Shaker Heights Cancels Fireworks in 2013

The event has officially been cancelled next year; city vows to offers alternate Fourth of July "programming."

It's official — Shaker Heights residents will not see a fireworks celebration in their city next year.

"That was not put in the (2013) budget by the administration, regretfully," Mayor Earl Leiken said Monday at the final Shaker Heights City Council meeting of 2012. "There have been problems in maintaining order and dealing with huge numbers of young people who have shown up through social media at the fireworks and who have been disruptive.

"It has generated a deep concern about public safety."

Council considered Police Chief D. Scott Lee's presentation on the last few celebrations and comments from residents at the work session earlier this month and declined to request that fireworks be added to next year's budget. The city paid $31,600 to host the only fireworks gathering on the Fourth this year.

"Last year, we had 98 officers making an all-out effort to try to control the situation, bring order to the situation," Leiken said. "We were unable to do so.

"None of the council members are happy about the cancellation of the fireworks. They all regret the need to cancel them."

Leiken stressed that the event is not cancelled for good, just for 2013. He said the city will offer other "programming" for the holiday next year, though the exact form won't be determined until next year.

Financial Director Bob Baker said the 2013 budget has extra money in the arts and music program. It isn't appropriated for the Fourth of July, but could be next year.

"We will continue on an even greater level to do community events and plan special things on the Fourth of July for families," Leiken said. "We do very much want people to enjoy the holiday and have it continue to be a special day in Shaker Heights."

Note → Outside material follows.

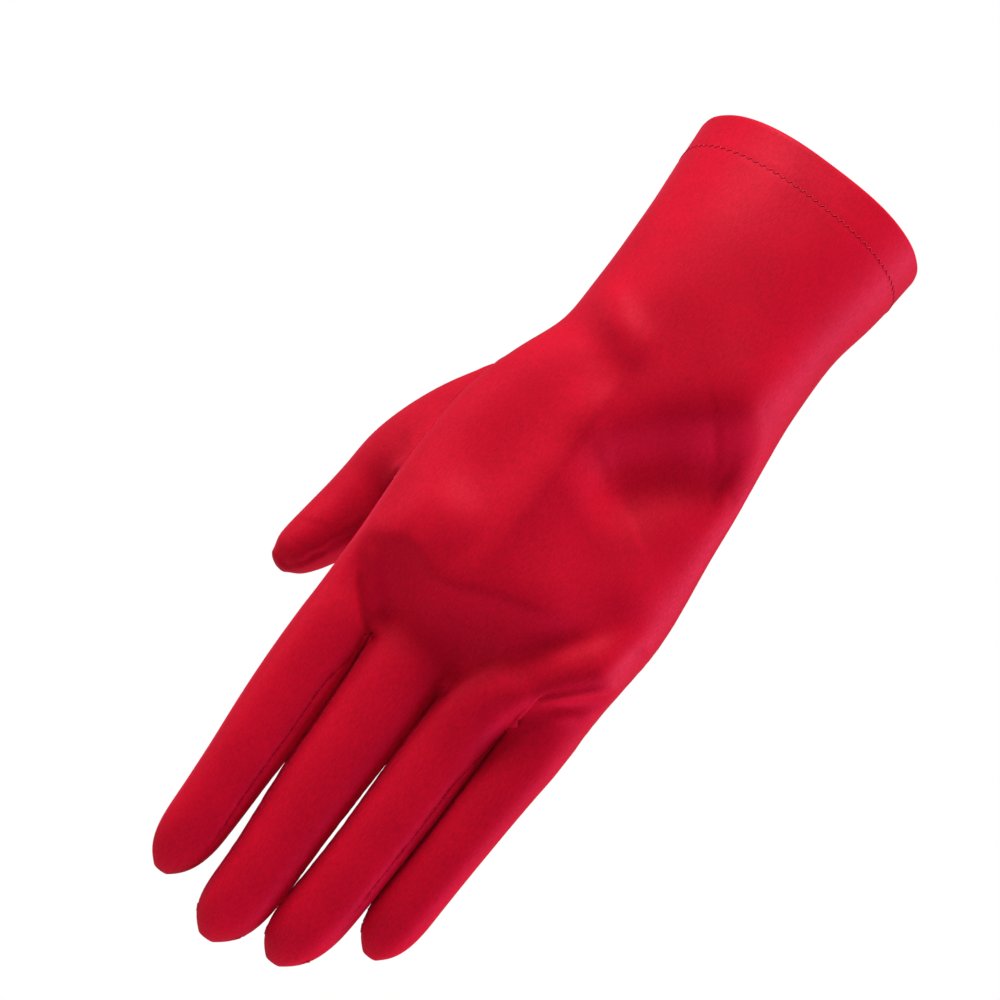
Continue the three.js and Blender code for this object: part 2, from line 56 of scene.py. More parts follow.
# Sections from the rim to the knuckles. drop is a share of the drop to the named place, left and right are
# shares of its half breadth, back and palm of its half depth, and shift is of the hand's depth. lean is a
# share of the cuff's lean, and round is the power that squares the section's corners.
SECTION_COLUMNS = ("place", "drop", "left", "right", "back", "palm", "shift", "lean", "round")
SECTIONS = (
    ("rim", 0.0, 1.0, 1.0, 1.0, 1.0, 0.0, 1.0, 2.3),
    ("rim", 0.3, 0.97, 0.955, 0.97, 0.97, -0.155, 0.9, 2.3),
    ("rim", 0.6, 0.945, 0.875, 0.9, 0.9, -0.31, 0.6, 2.3),
    ("wrist", 1.0, 1.04, 0.982, 0.985, 0.985, -0.41, 0.25, 2.35),
    ("hand", 0.53, 0.815, 0.79, 1.3, 1.32, -0.46, 0.0, 2.35),
    ("hand", 0.64, 0.95, 0.837, 1.18, 1.3, -0.48, 0.0, 2.35),
    ("hand", 0.76, 1.035, 0.865, 1.08, 1.22, -0.49, 0.0, 2.35),
    ("hand", 0.88, 1.065, 0.91, 1.03, 1.08, -0.48, 0.0, 2.4),
    ("hand", 1.0, 1.07, 0.94, 1.0, 1.0, -0.47, 0.0, 2.4),
    ("hand", 1.16, 1.055, 0.92, 0.93, 0.92, -0.45, 0.0, 2.4),
    ("hand", 1.32, 1.035, 0.895, 0.88, 0.85, -0.43, 0.0, 2.4),
)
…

Mark Zetzer December 18, 2012 at 11:01 PM
This decision is a major disappointment. Raising taxes, fees and fines while cutting services like the 4th of July fireworks is no way to revive our fair city. I suggested to City leaders last week that they at least let a for-profit private contractor run the fireworks show next year and be free to restrict and charge admission to it. I would gladly pay a reasonable sum for guaranteed parking, seating and safety at such an event, and be happy to patronize any vendors and entertainers there as well. This denial is a telling symbol of an administration that has abandoned the principles of liberty that the 4th of July celebrates, and that built America and the beautiful garden suburb within that we call Shaker Heights. Voters will be reminded of this signal failure of our elected officials come next November.
Derek Abbott December 27, 2012 at 11:07 PM
I disagree with Mark's sentiment here. I live in the area surrounding the fireworks. The last 2 years, the streets have been littered with trash. A ton of teenagers have been acting unruly, and I've heard stories of fighting in people's yards. I think the problem is that every other community cancelled their fireworks while we kept ours. This led to a ton of people populating our fireworks celebration. Mark - if you lived in the area of the fireworks, you would understand how untenable the situation was. Shaker just doesn't have enough security to guarantee the safety of the participants or the homeowners. I would favor a scenario of regionalism where other communities rotated the fireworks show, sharing costs and sharing security personnel. I guarantee you, as a homeowner in the area, a private company with no incentive or investment in the community beyond this one-off event would be much worse. While I am in general agreement that we are over-taxed and over-regulated in Shaker, I am not in agreement with Mark on this issue.
Mark Zetzer December 28, 2012 at 01:56 AM
I here you Derek. What I am suggesting is that a private company, in order to make money, would have to restrict access to the fireworks event with temporary fencing, even patrol the surrounding area in order to charge for safe parking. Also, the fireworks show would not necessarily need to be located at the Middle School. Highland Park GC comes to mind (team up with Beachwood?), as does the vacant lot at Van Aken and Farnsleigh, or even Thorton Park. Professional pyrotechnics firms know how to put on a fun and safe show in any kind of venue. What's needed is the event planning to pull it all together (e.g., security, vending), and some folks at LaunchHouse are already considering it as a possible new kind of business to take over where municipalities are failing. It can be done, it just needs to be run by people with a personal self interest in making it work for paying patrons. Government employees get paid the same no matter what happens, so they are the first to throw up their hands and say no. This is how our lives are being diminished on a daily basis while our tax rates go up, and it doesn't have to be this way. There are always solutions if people are rewarded for their efforts!
Derek Abbott December 28, 2012 at 09:26 PM
Mark- They have this already. On Friday nights in summer, the Indians put on fireworks after the game. For $20, you can see the game and stay for the fireworks.
Mark Zetzer December 28, 2012 at 09:43 PM
That is an option, although not ideal since it's so far away. Highland GC would be best.